From Littérature voyageuse to Littérature-mondevia migrant literatures: a Franco-Australian comparative perspective

Jacqueline Dutton
(University of Melbourne)

Writing about travel means writing about the world. Whether a panoramic description of imperialist nostalgia for the exotic, or an intricate examination of passages through proximity, traveling literatures take us beyond the insular contemplations of the everyday and (re)place us in the context of the wider world.

This link between the Pour une littérature voyageuse and the Littérature-monde manifestos is an obvious one, underscored by the main instigator of both movements, Michel Le Bris. However, the evolution from travel writing to world literature is neither automatic nor inevitable. Judging from the timing of the Littérature-monde manifesto, following the ground-breaking revelation that in 2006, five of France's seven major literary awards went to foreign-born writers of literature in French, it seems that migrant literatures were the necessary catalyst to effect the transition away from the colonial associations of travel writing towards the postcolonial perspectives of world literature.

In this paper, I will consider the role of migrant literatures as a validating stage in the process of reinterpreting Littérature voyageuse as Littérature-monde. I will suggest that migrant literatures represent a kind of passport required to allow travel writing entry into world literature. Through reference to writings in French on Australia and writings from Australia on France, I will seek to demonstrate that migrant literatures provide the key to transforming writing about travel into literature that takes in/on the world.

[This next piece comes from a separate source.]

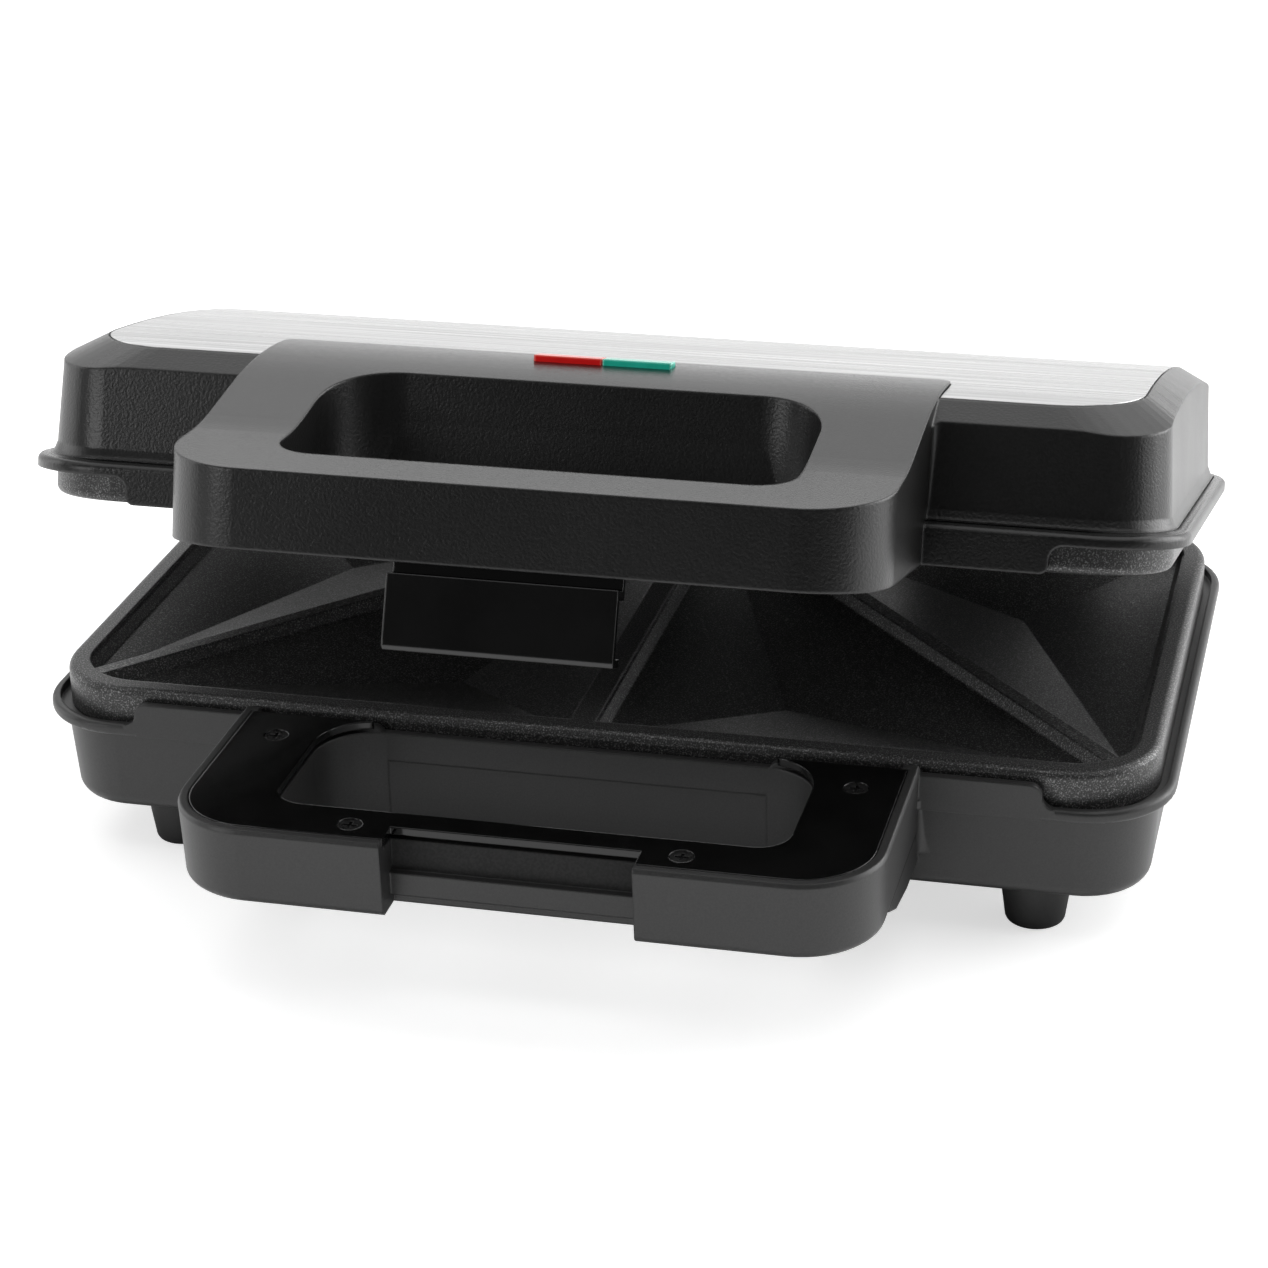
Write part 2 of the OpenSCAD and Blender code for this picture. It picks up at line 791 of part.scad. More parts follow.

Before undertaking the Franco-Australian comparative study, I will firstly explore the debate on the status of migrant narratives as travel writing. Drawing on my experience as creator and director of the inaugural Melbourne Festival of Travel Writing (19-20 July 2008) in which I have programmed several authors of migrant travel writing, and also through analyzing both migrant narratives and more traditional travel texts on Australia and France, I will attempt to reconcile polarized attitudes to immigration and travel.

The texts in French include Moroccan born Algerian author, Anouar Benmalek's celebrated historical novel L'Enfant du peuple ancien (2000), which recounts the unlikely meeting of an Arab prince exiled from Algeria, a French Communarde deported to New Caledonia and a Tasmanian Aboriginal on board a boat bound for Australia in 1872. David Fauquemberg's Nullarbor (2007) is a more traditional travelogue, tracing the French author's journey to Australia, winning the inaugural prix Nicolas Bouvier in 2007 and voted best travel text by Lire magazine in 2008. From the Australian angle, I will examine Gail Jones'(auto)fictional account of an Australian academic in Paris, Dreams of Speaking (2006) and Josiane Behmoiras's Dora B: A Memoir of my Mother/My Mother was a Bag Lady (2006), which relates the troubled itinerary of a Jewish mother and daughter from Paris to Montpellier, their deportation to Israel and separation before the author finally settles in Melbourne.

Using these texts as examples, I will endeavor to show that it is only through integrating migrant narratives into the genre of travel writing that traveling literatures can be reinvented and find their place in the wider sphere of world literature. Migrant literatures might therefore be considered a passport for literature to travel the world.